Clearly, Dough Roller has never heard of paying off a mortgage.  He seems to assume they're "forever".   Also, Ramsey never said you should not borrow for any reason: purchasing a long term asset (something that goes up in value) like a house, is something he's okay with.  Since people often have trouble distinguishing what is a "long term hard asset" (like a house) from things that are not assets (go down in value) like cars, boats, etc. the advice to only borrow for "long term hard assets" is of limited usefulness.  Likewise, saving money by doing the 0% introductory rate credit card transfer runs many risks: 1) the fees asssociated with the transfer, 2) the privilege of credit companies to change the interest rate and terms at any time for any reason (its in the fine print).  

Overall, not a very helpful article.

Lots of peoples lives have changed for the better because of Total Money Makeover by Dave Ramsey.  I haven't heard any "life changing for the better" stories from people who keep debt and have things on leases.  A lot of the good, helpful financial points made in this article are just regurgitated ideas from one of Dave Ramsey's books.  Of course there are people out there that want us to continutally be in debt with lenders...that's how they make their money!

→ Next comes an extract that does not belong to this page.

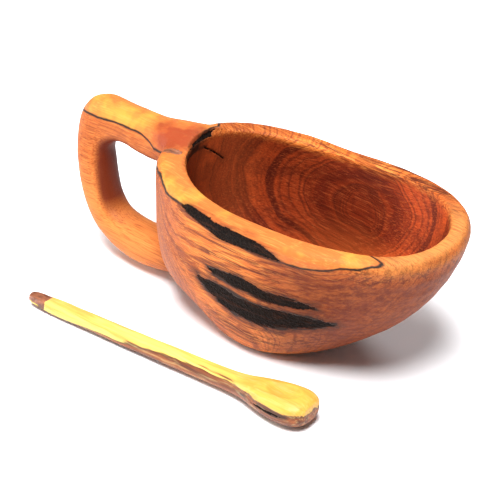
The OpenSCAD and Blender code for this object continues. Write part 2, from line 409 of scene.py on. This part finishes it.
# ---- materials ----
class Graph:
    """A short way to write a node tree."""

    def __init__(self, name, colour, roughness, specular):
        self.mat = bpy.data.materials.new(name)
        self.mat.use_nodes = True
        self.tree = self.mat.node_tree
        self.shader = self.tree.nodes["Principled BSDF"]
        self.shader.inputs["Roughness"].default_value = roughness
        self.shader.inputs["Specular IOR Level"].default_value = specular
        self.shader.inputs["Base Color"].default_value = (*colour, 1)

    def new(self, kind, *inputs, out=0, **props):
        n = self.tree.nodes.new(kind)
        for k, v in props.items():
            setattr(n, k, v)
        for key, v in inputs:
            socket = n.inputs[key]
            if isinstance(v, bpy.types.NodeSocket):
                self.tree.links.new(v, socket)
            else:
                socket.default_value = v
        return n.outputs[out]

    def math(self, op, a, b=0.0):
        return self.new("ShaderNodeMath", (0, a), (1, b), operation=op)

    def plus(self, a, b):
        return self.math("ADD", a, b)

    def times(self, a, b):
        return self.math("MULTIPLY", a, b)

    def size(self, x):
        return self.math("ABSOLUTE", x)

    def span(self, x, lo, hi, to_lo=0.0, to_hi=1.0):
        """x from lo to hi, as a value from to_lo to to_hi that stops at both ends."""
        return self.new("ShaderNodeMapRange", ("Value", x), ("From Min", lo), ("From Max", hi),
                        ("To Min", to_lo), ("To Max", to_hi))

    def mix(self, share, a, b, blend="MIX"):
        a, b = (v if isinstance(v, bpy.types.NodeSocket) else (*v, 1) for v in (a, b))
        return self.new("ShaderNodeMix", (0, share), (6, a), (7, b), out=2, data_type="RGBA",
                        blend_type=blend)

    def layered(self, colour, *layers):
        """Lays colours over a first one: each layer is a share, a colour and maybe a blend."""
        for layer in layers:
            share, over, *blend = layer
            colour = self.mix(share, colour, over, *blend)
        return colour

    def noise(self, at, scale, detail=3.0, rough=0.55):
        return self.new("ShaderNodeTexNoise", ("Vector", at), ("Scale", scale), ("Detail", detail),
                        ("Roughness", rough))

    def line(self, w, scale, detail):
        """Noise along one value."""
        return self.new("ShaderNodeTexNoise", ("W", w), ("Scale", scale), ("Detail", detail),
                        noise_dimensions="1D")

    def scaled(self, at, by):
        return self.new("ShaderNodeMapping", ("Vector", at), ("Scale", by))

    def moved(self, a, b):
        return self.new("ShaderNodeVectorMath", (0, a), (1, b), operation="ADD")

    def length(self, a):
        return self.new("ShaderNodeVectorMath", (0, a), operation="LENGTH", out=1)

    def place(self):
        return self.new("ShaderNodeTexCoord", out=3)

    def in_mm(self, at):
        return self.scaled(at, (1 / MM, 1 / MM, 1 / MM))

    def part(self, at, axis):
        return self.new("ShaderNodeSeparateXYZ", ("Vector", at), out="XYZ".index(axis))

    def attr(self, name):
        return self.new("ShaderNodeAttribute", out=2, attribute_name=name)

    def wavy(self, at, size, amount):
        """The place, pushed about by smooth noise: size and amount in mm."""
        n = self.new("ShaderNodeTexNoise", ("Vector", at), ("Scale", 1 / (size * MM)), ("Detail", 2.0),
                     ("Roughness", 0.5), out=1)
        push = self.scaled(self.moved(n, (-0.5, -0.5, -0.5)),
                           (0.4 * amount * MM, amount * MM, amount * MM))
        return self.moved(at, push)

    def use(self, socket, v):
        self.tree.links.new(v, self.shader.inputs[socket])

    def bump(self, height, distance, strength):
        self.use("Normal", self.new("ShaderNodeBump", ("Height", height), ("Distance", distance),
                                    ("Strength", strength)))


BLACK = (0, 0, 0)
HEART_OF_TREE = (0, 40, 50)    # mm
HEART_STRETCH = (2.0, 1, 1)


def rings(g, at):
    """Growth layers: distance in mm from a long egg-shaped heart."""
    rel = g.moved(at, tuple(-v * MM for v in HEART_OF_TREE))
    return g.length(g.scaled(rel, tuple(1 / (s * MM) for s in HEART_STRETCH)))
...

You take 100 U.S. consumers and have them attempt to follow your plan. Take another 100 U.S. consumers and have them follow Dave Ramsey's plan. His will outperform every time. Don't agree? Take a look at the latest stats on consumer debt in the States. While you're at it, check out our latest savings rates which have now dipped into the negatives.

If 80% of U.S. citizens were uncontrolled, raging alcoholics, you probably wouldn't disagree with Mr. Ramsey's pleas for everyone to alcohol altogether.

You've been brainwashed by our culture of consumption.

Many people would get a lot out of your nuanced approach to debt. But with so many Americans drowning in debt, a little extremism on the subject is no vice.